- [What you should do] Begin at the line containing "const wokRing = new THREE.Group();" and stop at the line containing "imported = [obj"; copy those lines exactly, ends included, and nothing else.

- [Exercise materials]
****

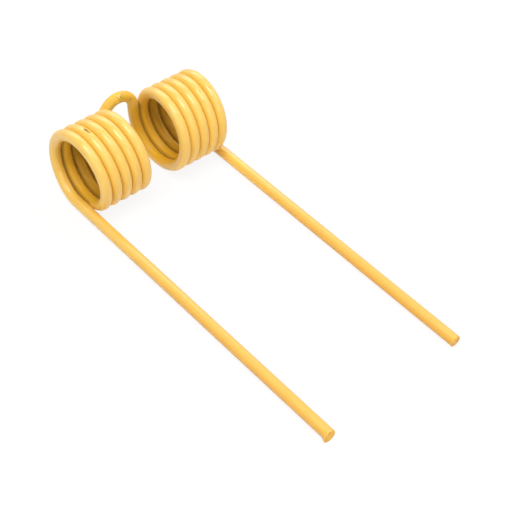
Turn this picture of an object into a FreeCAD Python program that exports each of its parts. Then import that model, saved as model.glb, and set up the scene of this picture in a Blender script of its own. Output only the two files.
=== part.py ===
"""Baler pick-up tine: one length of round spring wire, bent into leg, coil, centre loop, coil and leg.

Frame: +X along the common axis of the coils, +Z up, legs towards -Y, origin on that axis midway between the
coils. The tine lies on the undersides of its coils and legs. Lengths are in millimetres, angles in degrees.
"""
import FreeCAD, Part
import math
import os
from FreeCAD import Vector

# Wire, with its coat of paint
wire_diameter = 5.5

# Coils, alike and of opposite hand
coil_bore = 31.5        # clear width through a coil
coil_turns = 5          # whole turns in each coil, before the quarter turn into the loop
turn_gap = 0.15         # between neighbouring turns, square to the wire

# Last turn of a coil, which opens a little and then squares up to the leg
end_turn_span = 60.0    # of the turn, counted from the leg
end_turn_offset = 0.05  # the leg's stand-off from a plain helix, along the axis

# Centre loop
loop_width = 17.9       # between the centres of its two sides, where they leave the coils
loop_side = 5.5         # straight part of each side
loop_angle = 90.0       # place of the loop round the coil: 0 is the underside, 90 the back

# Legs
leg_reach = 172.0       # from the axis of the coils to the tips
leg_toe_in = 0.35       # of each leg, towards the other

# Cropped tips: the shear leaves a lip on the side where it broke through
tip_length = 3.2        # end of the wire that the shear flared
tip_lip_near = 1.0      # how far the lip stands out, on the leg at -X
tip_lip_far = 0.2       # the same on the leg at +X
tip_lean_near = 6.0     # lean of the end face on the leg at -X, its underside further out
tip_lean_far = 0.0      # the same on the leg at +X
tip_round = 0.3         # paint drawn round the edge of the end face

# Worked out from the above
wire_radius = wire_diameter / 2
coil_radius = (coil_bore + wire_diameter) / 2
lead = math.asin((wire_diameter + turn_gap) / (2 * math.pi * coil_radius))
pitch = 2 * math.pi * coil_radius * math.tan(lead)
leg_turn_in = math.radians(leg_toe_in)
wound = math.radians(360 * coil_turns + loop_angle)
opening = math.radians(end_turn_span)
slope = -pitch / (2 * math.pi)
inner_x = loop_width / 2
opening_x = inner_x - slope * (wound - opening)
leg_x = inner_x - slope * wound + end_turn_offset


def on_coil(curve):
    """Lay a curve drawn in (angle, axial place) on the cylinder of the +X coil's wire centre."""
    cylinder = Part.Cylinder()
    cylinder.Radius = coil_radius
    edge = curve.toShape(cylinder)
    angle_zero, quarter_turn, axis = Vector(0, 0, -1), Vector(0, 1, 0), Vector(1, 0, 0)
    edge.Placement = FreeCAD.Placement(Vector(), FreeCAD.Rotation(angle_zero, quarter_turn, axis))
    return edge


def last_turn():
    """The coil's end, from square to the leg to the slope of the plain helix."""
    third = opening / 3
    leg_slope = coil_radius * math.tan(leg_turn_in)
    curve = Part.Geom2d.BezierCurve2d()
    curve.setPoles([
        FreeCAD.Base.Vector2d(0, leg_x),
        FreeCAD.Base.Vector2d(third, leg_x + leg_slope * third),
        FreeCAD.Base.Vector2d(2 * third, opening_x - slope * third),
        FreeCAD.Base.Vector2d(opening, opening_x),
    ])
    return on_coil(curve)


def plain_helix():
    """The close-wound turns, a straight line on the unrolled cylinder, as a row of half turns."""
    count = math.ceil((wound - opening) / math.pi)
    step = (wound - opening) / count
    edges = []
    for place in range(count):
        start = FreeCAD.Base.Vector2d(opening + place * step, opening_x + slope * place * step)
        end = FreeCAD.Base.Vector2d(start.x + step, start.y + slope * step)
        edges.append(on_coil(Part.Geom2d.Line2dSegment(start, end)))
    return edges


def leg():
    """The straight leg, from where the tip's flare starts to the underside of the coil."""
    bottom = Vector(leg_x, 0, -coil_radius)
    outward = Vector(-math.sin(leg_turn_in), -math.cos(leg_turn_in), 0)
    flare = bottom + outward * (leg_reach / math.cos(leg_turn_in) - tip_length)
    return Part.LineSegment(flare, bottom).toShape()


def loop_half():
    """One side of the centre loop and half of its bend, up to the mirror plane."""
    angle = math.radians(loop_angle)
    up = Vector(0, math.cos(angle), math.sin(angle))
    foot = Vector(inner_x, coil_radius * math.sin(angle), -coil_radius * math.cos(angle))
    along = Vector(-math.sin(lead), 0, 0) + up * math.cos(lead)
    shoulder = foot + along * loop_side
    bend_radius = shoulder.x / math.cos(lead)
    centre = Vector(0, shoulder.y, shoulder.z) - up * (bend_radius * math.sin(lead))
    halfway = math.radians(45) + lead / 2
    middle = centre + Vector(math.cos(halfway), 0, 0) * bend_radius + up * (math.sin(halfway) * bend_radius)
    top = centre + up * bend_radius
    side = Part.LineSegment(foot, shoulder).toShape()
    return [side, Part.Arc(shoulder, middle, top).toShape()]


def mirrored(edge):
    return edge.mirror(Vector(), Vector(1, 0, 0)).Edges[0]


def wire_between_tips():
    """Sweep the round section along the whole bent centreline."""
    half = [leg(), last_turn()] + plain_helix() + loop_half()
    other = [mirrored(edge) for edge in reversed(half)]
    path = Part.Wire(Part.__sortEdges__(half + other))
    start = path.OrderedVertexes[0].Point
    run = path.OrderedVertexes[1].Point - start
    section = Part.Wire(Part.Circle(start, run, wire_radius).toShape())
    return path.makePipeShell([section], True, False)


def cropped_tip(side, lip, lean):
    """The end of a leg, flared over its last millimetres into the lip that the shear left."""
    turn_in, lean_angle = side * leg_turn_in, math.radians(lean)
    outward = Vector(-math.sin(turn_in), -math.cos(turn_in), 0)
    lip_way = Vector(-math.cos(turn_in), math.sin(turn_in), 0)
    end = Vector(side * leg_x, 0, -coil_radius) + outward * (leg_reach / math.cos(turn_in))
    start = end - outward * tip_length
    sections = [Part.Wire(Part.Circle(start, outward, wire_radius).toShape())]
    for along, share in ((0.5, 0.2), (1, 1)):
        spread = lip * share / 2
        tilt = lean_angle * share
        centre = start + outward * (tip_length * along) + lip_way * spread
        upper = Vector(0, 0, math.cos(tilt)) - outward * math.sin(tilt)
        oval = Part.Ellipse(centre + lip_way * (wire_radius + spread), centre + upper * wire_radius, centre)
        sections.append(Part.Wire(oval.toShape()))
    flare = Part.makeLoft(sections, True)
    rim = max(flare.Edges, key=lambda edge: -edge.CenterOfMass.y)
    return flare.makeFillet(tip_round, [rim])


def spring_tine():
    body = wire_between_tips()
    tips = [cropped_tip(-1, tip_lip_near, tip_lean_near), cropped_tip(1, tip_lip_far, tip_lean_far)]
    return body.fuse(tips).Solids[0]


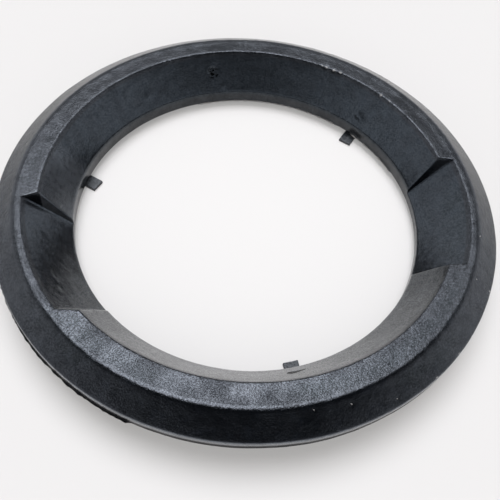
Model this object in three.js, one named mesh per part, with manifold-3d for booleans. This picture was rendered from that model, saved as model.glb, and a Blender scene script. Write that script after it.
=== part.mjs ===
// A cast-iron wok ring with two pits, for the top of a gas wok range, and three steel tabs under its bore.
// Millimetres, +Z up. The origin is on the ring's axis, in the plane that the tabs stand on.
import * as THREE from "three";
import { ConvexGeometry } from "three/addons/geometries/ConvexGeometry.js";
import { mergeVertices } from "three/addons/utils/BufferGeometryUtils.js";
import Module from "manifold-3d";

const wasm = await Module();
wasm.setup();

// Driving dimensions: the ring's section
const OUTER_R = 215;
const BORE_R = 154.4;
const RIDGE_R = 176.4; // inner edge of the flat top, where a wok rests
const CREST_R = 195.6; // outer edge of the flat top
const LIP_UNDERSIDE_Z = 3;
const LIP_CHAMFER_HEIGHT = 3; // on the lower edge of the bore
const LIP_CHAMFER_WIDTH = 5;
const RIM_UNDERSIDE_Z = 28;
const RIM_TOP_Z = 39;
const LAND_BORE_TOP_Z = 17.5;
const TOP_Z = 51.5;
const WALL = 8;
const LIP_WIDTH = 14.6; // from the bore to the lip's outer face
const HOLLOW_STEP = 2; // from the lip's outer face to the deeper hollow under a land

// Driving dimensions: the two pits, cut down through the inner slope. The foot of an end wall runs straight
// from the bore to the pit's edge on the flat top, and the wall leans out of the pit.
const PIT_TOP_R = 189.4;
const PIT_BORE_TOP_Z = 13.5;
const PIT_WALL = 7;
const PITS = [
  {
    start: { boreDeg: 192.3, edgeDeg: 191.25, leanDeg: 18.6 },
    end: { boreDeg: 227.3, edgeDeg: 225.4, leanDeg: 31.4 },
  },
  {
    start: { boreDeg: 340.2, edgeDeg: 341.6, leanDeg: 17.9 },
    end: { boreDeg: 375, edgeDeg: 376.3, leanDeg: 23.4 },
  },
];
const WEB_DEG = 5; // the casting stays solid this far on each side of a pit

// Driving dimensions: the tabs and their welds
const TAB_PIVOT_R = 149.5; // where each tab is placed on the ring, and turned
const TAB_REACH = 5.2; // from there to its inner end
const TAB_TAIL = 13.9; // from there to its outer end, under the lip
const TAB_WIDTH = 12.5;
const TAB_THICKNESS = LIP_UNDERSIDE_Z;
const TAB_CORNER = 0.6;
const WELD_LEG = 2.6;
const WELD_BULGE = 0.5;
const WELD_GAP = 0.3;
const TABS = [
  { name: "rear_tab", angleDeg: 50.7, turnDeg: 10.5 },
  { name: "left_tab", angleDeg: 170.9, turnDeg: -16.5 },
  { name: "front_tab", angleDeg: 288.3, turnDeg: 0 },
];

const RING_SEGMENTS = 112;
const BULGE_SEGMENTS = 6;
const OVERCUT = 6; // how far a cutter runs past the surface that it opens
// Ends of a cutter along an end wall's foot, in lengths of that foot, so that it passes right through
const CUTTER_ENDS = [-0.3, 2.5];

const blackPaintedIron = new THREE.MeshStandardMaterial({
  color: 0x24272b,
  roughness: 0.42,
  metalness: 0.15,
});
const blackPaintedSteel = new THREE.MeshStandardMaterial({
  color: 0x353433,
  roughness: 0.6,
  metalness: 0.3,
});
const weldMetal = new THREE.MeshStandardMaterial({
  color: 0x2e2c2b,
  roughness: 0.55,
  metalness: 0.4,
});

// A closed geometry as a manifold-3d solid.
function solidFrom(geometry) {
  const bare = geometry.clone();
  bare.deleteAttribute("normal");
  bare.deleteAttribute("uv");
  const merged = mergeVertices(bare, 1e-4);
  return new wasm.Manifold(
    new wasm.Mesh({
      numProp: 3,
      vertProperties: merged.attributes.position.array,
      triVerts: new Uint32Array(merged.index.array),
    }),
  );
}

// A manifold-3d solid as a three.js geometry.
function geometryFrom(solid) {
  const mesh = solid.getMesh();
  const geometry = new THREE.BufferGeometry();
  geometry.setAttribute("position", new THREE.BufferAttribute(mesh.vertProperties, 3));
  geometry.setIndex(new THREE.BufferAttribute(mesh.triVerts, 1));
  const faceted = geometry.toNonIndexed();
  faceted.computeVertexNormals();
  return faceted;
}

// Turns a closed section, given counterclockwise as [radius, height] pairs, about the ring's axis (+Z).
function turned(section) {
  const profile = [...section, section[0]].map(([r, z]) => new THREE.Vector2(r, z));
  const geometry = new THREE.LatheGeometry(profile, RING_SEGMENTS);
  geometry.rotateX(Math.PI / 2);
  return geometry;
}

// A point at an angle round the ring's axis.
function pointAt(r, deg, z) {
  const angle = THREE.MathUtils.degToRad(deg);
  return new THREE.Vector3(r * Math.cos(angle), r * Math.sin(angle), z);
}

// The corners of a patch of an end wall's plane, big enough to cut right through the ring. As it rises, the
// wall leans towards greater angles where side is 1, and towards smaller ones where side is -1.
function wallPatch({ boreDeg, edgeDeg, leanDeg }, side) {
  const foot = pointAt(BORE_R, boreDeg, PIT_BORE_TOP_Z);
  const along = pointAt(PIT_TOP_R, edgeDeg, TOP_Z).sub(foot);
  const lean = new THREE.Vector3(-along.y, along.x, 0);
  lean.setLength(side * Math.tan(THREE.MathUtils.degToRad(leanDeg)));
  const corners = [];
  for (const share of CUTTER_ENDS) {
    for (const z of [-2 * OVERCUT, TOP_Z + 2 * OVERCUT]) {
      const corner = foot.clone().addScaledVector(along, share);
      corner.addScaledVector(lean, z - corner.z);
      corner.z = z;
      corners.push(corner);
    }
  }
  return corners;
}

// All the space between two end walls, the first of them at the smaller angle.
function spaceBetween(start, end) {
  return new ConvexGeometry([...wallPatch(start, -1), ...wallPatch(end, 1)]);
}

// The space round a pit that the deeper hollow leaves alone, between two upright radial planes.
function spaceRound({ start, end }) {
  const from = Math.min(start.boreDeg, start.edgeDeg) - WEB_DEG;
  const to = Math.max(end.boreDeg, end.edgeDeg) + WEB_DEG;
  return spaceBetween(
    { boreDeg: from, edgeDeg: from, leanDeg: 0 },
    { boreDeg: to, edgeDeg: to, leanDeg: 0 },
  );
}

// Height on a straight line in the section, through the points a and b, at radius r.
function heightOnLine(a, b, r) {
  return a[1] + ((b[1] - a[1]) * (r - a[0])) / (b[0] - a[0]);
}

// The line through a and b, moved by distance to its right, as two points.
function offsetLine(a, b, distance) {
  const length = Math.hypot(b[0] - a[0], b[1] - a[1]);
  const shiftR = (distance * (b[1] - a[1])) / length;
  const shiftZ = (-distance * (b[0] - a[0])) / length;
  return [
    [a[0] + shiftR, a[1] + shiftZ],
    [b[0] + shiftR, b[1] + shiftZ],
  ];
}

// Where two straight lines in the section cross.
function crossing([a, b], [c, d]) {
  const slope1 = (b[1] - a[1]) / (b[0] - a[0]);
  const slope2 = (d[1] - c[1]) / (d[0] - c[0]);
  const r = (c[1] - a[1] + slope1 * a[0] - slope2 * c[0]) / (slope1 - slope2);
  return [r, heightOnLine(a, b, r)];
}

const landFoot = [BORE_R, LAND_BORE_TOP_Z];
const ridge = [RIDGE_R, TOP_Z];
const crest = [CREST_R, TOP_Z];
const rimTop = [OUTER_R, RIM_TOP_Z];
const pitFoot = [BORE_R, PIT_BORE_TOP_Z];
const pitEdge = [PIT_TOP_R, TOP_Z];
const rimInnerR = OUTER_R - WALL;
const lipOuterR = BORE_R + LIP_WIDTH;

const skirtInside = offsetLine(crest, rimTop, WALL);
const pitInside = offsetLine(pitFoot, pitEdge, PIT_WALL);
const landInside = offsetLine(landFoot, ridge, WALL);

// The section that all of the ring shares: the lands' faces outside, and a hollow that clears the pits.
function fullSection() {
  return [
    [BORE_R, LIP_UNDERSIDE_Z + LIP_CHAMFER_HEIGHT],
    [BORE_R + LIP_CHAMFER_WIDTH, LIP_UNDERSIDE_Z],
    [lipOuterR, LIP_UNDERSIDE_Z],
    [lipOuterR, heightOnLine(...pitInside, lipOuterR)],
    crossing(pitInside, skirtInside),
    [rimInnerR, heightOnLine(...skirtInside, rimInnerR)],
    [rimInnerR, RIM_UNDERSIDE_Z],
    [OUTER_R, RIM_UNDERSIDE_Z],
    rimTop,
    crest,
    ridge,
    landFoot,
  ];
}

// The space of a pit: everything above the pit's own slope, as far out as its edge on the flat top.
function pitSection() {
  const innerR = BORE_R - OVERCUT;
  const outerR = PIT_TOP_R + OVERCUT;
  return [
    [innerR, heightOnLine(pitFoot, pitEdge, innerR)],
    [outerR, heightOnLine(pitFoot, pitEdge, outerR)],
    [innerR, heightOnLine(pitFoot, pitEdge, outerR)],
  ];
}

// The deeper hollow under a land, which keeps the wall behind the steep face even.
function landHollowSection() {
  const innerR = lipOuterR + HOLLOW_STEP;
  const ceilingZ = TOP_Z - WALL;
  const ceilingInner = crossing(landInside, [[0, ceilingZ], [1, ceilingZ]]);
  const ceilingOuter = crossing(skirtInside, [[0, ceilingZ], [1, ceilingZ]]);
  return [
    [innerR, -OVERCUT],
    [ceilingOuter[0], -OVERCUT],
    ceilingOuter,
    ceilingInner,
    [innerR, heightOnLine(...landInside, innerR)],
  ];
}

function makeRingCasting() {
  let ring = solidFrom(turned(fullSection()));
  const pit = solidFrom(turned(pitSection()));
  for (const { start, end } of PITS) {
    ring = ring.subtract(pit.intersect(solidFrom(spaceBetween(start, end))));
  }
  let hollow = solidFrom(turned(landHollowSection()));
  for (const ends of PITS) {
    hollow = hollow.subtract(solidFrom(spaceRound(ends)));
  }
  ring = ring.subtract(hollow);
  const mesh = new THREE.Mesh(geometryFrom(ring), blackPaintedIron);
  mesh.name = "ring_casting";
  return mesh;
}

// A flat steel bar along +X with cropped corners at its inner end, standing on z = 0.
function makeTab(name) {
  const inner = -TAB_REACH;
  const outer = TAB_TAIL;
  const half = TAB_WIDTH / 2;
  const outline = new THREE.Shape();
  outline.moveTo(outer, -half);
  outline.lineTo(outer, half);
  outline.lineTo(inner + TAB_CORNER, half);
  outline.lineTo(inner, half - TAB_CORNER);
  outline.lineTo(inner, -half + TAB_CORNER);
  outline.lineTo(inner + TAB_CORNER, -half);
  outline.closePath();
  const geometry = new THREE.ExtrudeGeometry(outline, {
    depth: TAB_THICKNESS,
    bevelEnabled: false,
  });
  const mesh = new THREE.Mesh(geometry, blackPaintedSteel);
  mesh.name = name;
  return mesh;
}

// A fillet weld across the outer end of a tab, in the corner between that end and the lip's underside.
function makeWeld(name) {
  const section = new THREE.Shape();
  section.moveTo(0, 0);
  section.lineTo(WELD_LEG, 0);
  section.quadraticCurveTo(WELD_LEG / 2 + WELD_BULGE, -WELD_LEG / 2 - WELD_BULGE, 0, -WELD_LEG);
  section.closePath();
  const geometry = new THREE.ExtrudeGeometry(section, {
    depth: TAB_WIDTH,
    bevelEnabled: false,
    curveSegments: BULGE_SEGMENTS,
  });
  geometry.rotateX(Math.PI / 2);
  const mesh = new THREE.Mesh(geometry, weldMetal);
  mesh.position.set(TAB_TAIL + WELD_GAP, TAB_WIDTH / 2, LIP_UNDERSIDE_Z);
  mesh.name = name;
  return mesh;
}

const wokRing = new THREE.Group();
wokRing.add(makeRingCasting());
for (const { name, angleDeg, turnDeg } of TABS) {
  const station = new THREE.Group();
  station.position.copy(pointAt(TAB_PIVOT_R, angleDeg, 0));
  station.rotation.z = THREE.MathUtils.degToRad(angleDeg + turnDeg);
  station.add(makeTab(name));
  station.add(makeWeld(name + "_weld"));
  wokRing.add(station);
}

export default wokRing;
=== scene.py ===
# A black cast-iron wok ring with two pits and three steel tabs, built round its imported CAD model.
# Metres, +Z up. The ring's plain shape and the tabs' and welds' boxes are read from the CAD nodes. Roundings,
# relief, marks and finishes are named values.
import math
import random
from collections import Counter
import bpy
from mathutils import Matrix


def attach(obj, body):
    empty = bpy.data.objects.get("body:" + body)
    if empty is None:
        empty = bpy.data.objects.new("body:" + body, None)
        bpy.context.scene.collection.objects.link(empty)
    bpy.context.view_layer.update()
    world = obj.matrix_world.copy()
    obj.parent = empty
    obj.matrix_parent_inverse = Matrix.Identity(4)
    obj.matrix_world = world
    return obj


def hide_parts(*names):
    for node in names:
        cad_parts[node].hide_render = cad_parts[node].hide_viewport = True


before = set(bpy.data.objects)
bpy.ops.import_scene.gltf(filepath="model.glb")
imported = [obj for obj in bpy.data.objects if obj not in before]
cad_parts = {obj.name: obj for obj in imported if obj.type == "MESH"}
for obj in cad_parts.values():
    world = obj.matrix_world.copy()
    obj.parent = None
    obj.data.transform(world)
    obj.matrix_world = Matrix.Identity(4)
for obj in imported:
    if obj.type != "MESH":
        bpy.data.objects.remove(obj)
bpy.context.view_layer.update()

from types import SimpleNamespace

import bmesh
import bpy
import numpy as np
from mathutils import Matrix, Vector, noise

MM = 0.001
TABS = ("rear_tab", "left_tab", "front_tab")

# Reading the CAD node's circles
TENTH_OF_MM = 4  # decimals of a metre
CIRCLE_VERTICES = 60  # a circle of the turned section carries at least this many vertices
SAME = 0.12 * MM  # a corner that a cut leaves on a facet lies less than this inside its circle
HUNDREDTH_OF_DEG = 2  # decimals of a degree
LONGEST_FACET_DEG = 10  # neighbouring vertices on one circle are never further apart than this

# The ring's mesh
ROW_DEG = 0.515  # from one row of points to the next, on a land and in a pit
ARC_POINTS = 4  # steps round a rounded corner
HIDDEN_ARC_POINTS = 2  # and round one on the underside
WALL_SETBACKS = (1.0 * MM, 1.4 * MM)  # rounding at the top and at the foot of a pit's end wall
LARGEST_SETBACK = 0.4  # in shares of the end wall's height
WALL_POINTS = 7  # from one rounding to the other
LEAST_DROP = 0.05 * MM  # a pit's end wall is only where the pit is at least this deep
FULL_DROP = 1.5 * MM  # and its two corners only come apart where the pit is this deep
WEB_SLOPE_DEG = 1.5  # how far the underside takes to change between its deep and its shallow hollow

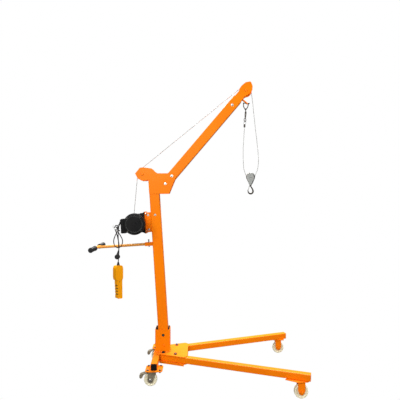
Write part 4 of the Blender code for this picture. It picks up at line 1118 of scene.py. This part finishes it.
SHEAVES = (("rear_sheave", 0.0495, 0.0442, 0.0095, 0.0150, 0.0082),
           ("tip_sheave", 0.0495, 0.0442, 0.0095, 0.0150, 0.0082),
           ("block_sheave", 0.0360, 0.0300, 0.0100, 0.0120, 0.0062))
for sheave, rim, groove, half_width, boss, shaft in SHEAVES:
    centre = box_centre(sheave)
    low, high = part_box(sheave)
    profile = [(shaft, half_width), *sheave_profile(rim, groove, half_width, boss)[1:-1],
               (shaft, -half_width)]
    mesh = turned(profile, 64, closed=True)
    if sheave != "block_sheave":
        spacer = [(shaft, high[1]), (0.0125, high[1]), (0.0125, low[1]), (shaft, low[1])]
        mesh = joined(mesh, turned(spacer, 32, closed=True))
    paint, paint_slot = (ZINC, "zinc_plate") if sheave == "block_sheave" else (ORANGE, "orange_paint")
    piece(sheave + "_turned", mesh, paint, sheave, at(*centre) @ ALONG_Y, [sheave])

# %% Shackle, swivel and ferrule
SHACKLE_X, SHACKLE_Z = 0.4136, 2.2174
SWIVEL_TOP = Vector((0.4096, 0.0, 2.1644))
LOWER_RING = Vector((SWIVEL_TOP.x - 0.0055, 0.0, SWIVEL_TOP.z - 0.084))
FERRULE = Vector((0.4001, 0.0, 2.0324))


def shackle_mesh():
    route = [(-0.021, 0.005), (-0.022, -0.012), (-0.020, -0.028), (-0.013, -0.042), (-0.004, -0.0530),
             (0.0050, -0.042), (0.0140, -0.026), (0.0180, -0.012), (0.021, 0.005)]
    bow = swept(smooth_route([(SHACKLE_X + x, 0, SHACKLE_Z + z) for x, z in route], 0.002), 0.0038, 5)
    eyes = []
    for side in (-1, 1):
        eye = turned([(0.0030, 0.0032), (0.0062, 0.0032), (0.0068, 0.0022), (0.0068, -0.0022),
                      (0.0062, -0.0032), (0.0030, -0.0032)], 24, closed=True)
        eyes.append(moved(eye, at(SHACKLE_X + side * 0.0205, 0, SHACKLE_Z) @ ALONG_X))
    pin = moved(rod(0.0030, 0.0510), at(SHACKLE_X, 0, SHACKLE_Z) @ ALONG_X)
    head = bolts([((SHACKLE_X + 0.0238, 0, SHACKLE_Z), (1, 0, 0))], 0.0050, 0.001, washer=False)
    return joined(bow, pin, head, *eyes)


def ellipse(centre, half_a, half_z, plane, count=40):
    points = []
    for i in range(count):
        a = 2 * math.pi * i / count
        across = half_a * math.cos(a)
        step = Vector((across, 0, half_z * math.sin(a))) if plane == "XZ" else Vector(
            (0, across, half_z * math.sin(a)))
        points.append(centre + step)
    return points


def swivel_mesh():
    upper = swept(ellipse(SWIVEL_TOP + Vector((0, 0, -0.002)), 0.0085, 0.0125, "YZ"), 0.0031, 5, True)
    barrel = [(0, 0.012), (0.0040, 0.012), (0.0048, 0.0110), (0.0075, 0.0048), (0.0078, 0.0030),
              (0.0070, 0.0018), (0.0070, -0.0010), (0.0076, -0.0016), (0.0065, -0.030), (0.0056, -0.0340),
              (0.0058, -0.0360), (0.0045, -0.048), (0, -0.049)]
    body = moved(turned(barrel, 36), at(SWIVEL_TOP.x, 0, SWIVEL_TOP.z - 0.0255)
                 @ Matrix.Rotation(math.radians(4), 4, "Y"))
    lower = swept(ellipse(LOWER_RING, 0.0075, 0.0130, "XZ"), 0.0031, 5, True)
    return joined(upper, body, lower)


def ferrule_mesh():
    sleeve = [(0, 0.013), (0.0055, 0.013), (0.0072, 0.0110), (0.0075, 0.0085), (0.0075, -0.0085),
              (0.0072, -0.0110), (0.0055, -0.0130), (0, -0.013)]
    return moved(turned(sleeve, 36), at(*FERRULE))


def rope_eye_points():
    top = LOWER_RING + Vector((0, 0, -0.0095))
    left = [(-0.0066, -0.0300), (-0.0080, -0.0190), (-0.0064, -0.0060)]
    right = [(0.0062, -0.0060), (0.0046, -0.0190), (-0.0014, -0.0300)]
    route = [top + Vector((x, 0, z)) for x, z in (*left, (0, 0.0022), *right)]
    return smooth_route(route, 0.0012)


piece("shackle_forged", shackle_mesh(), STEEL, "frame", stands_for=["anchor_shackle"])
piece("swivel_forged", swivel_mesh(), STEEL, "frame", stands_for=["rope_swivel"])
piece("ferrule_pressed", ferrule_mesh(), STEEL, "frame", stands_for=["rope_ferrule"])
piece("rope_eye", laid_rope(rope_eye_points()), WIRE, "frame")

# %% [markdown]
# ## Hoist rope and falls
# The rope leaves the drum, runs up to the rear sheave, along the boom and over the tip sheave. One fall
# hangs down to the hook block, turns round its sheave, and rises to the ferrule. The falls shorten as the
# hook goes up; here each fall gets a mesh of its own.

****

- [Complete response]
const wokRing = new THREE.Group();
wokRing.add(makeRingCasting());
for (const { name, angleDeg, turnDeg } of TABS) {
  const station = new THREE.Group();
  station.position.copy(pointAt(TAB_PIVOT_R, angleDeg, 0));
  station.rotation.z = THREE.MathUtils.degToRad(angleDeg + turnDeg);
  station.add(makeTab(name));
  station.add(makeWeld(name + "_weld"));
  wokRing.add(station);
}

export default wokRing;
=== scene.py ===
# A black cast-iron wok ring with two pits and three steel tabs, built round its imported CAD model.
# Metres, +Z up. The ring's plain shape and the tabs' and welds' boxes are read from the CAD nodes. Roundings,
# relief, marks and finishes are named values.
import math
import random
from collections import Counter
import bpy
from mathutils import Matrix


def attach(obj, body):
    empty = bpy.data.objects.get("body:" + body)
    if empty is None:
        empty = bpy.data.objects.new("body:" + body, None)
        bpy.context.scene.collection.objects.link(empty)
    bpy.context.view_layer.update()
    world = obj.matrix_world.copy()
    obj.parent = empty
    obj.matrix_parent_inverse = Matrix.Identity(4)
    obj.matrix_world = world
    return obj


def hide_parts(*names):
    for node in names:
        cad_parts[node].hide_render = cad_parts[node].hide_viewport = True


before = set(bpy.data.objects)
bpy.ops.import_scene.gltf(filepath="model.glb")
imported = [obj for obj in bpy.data.objects if obj not in before]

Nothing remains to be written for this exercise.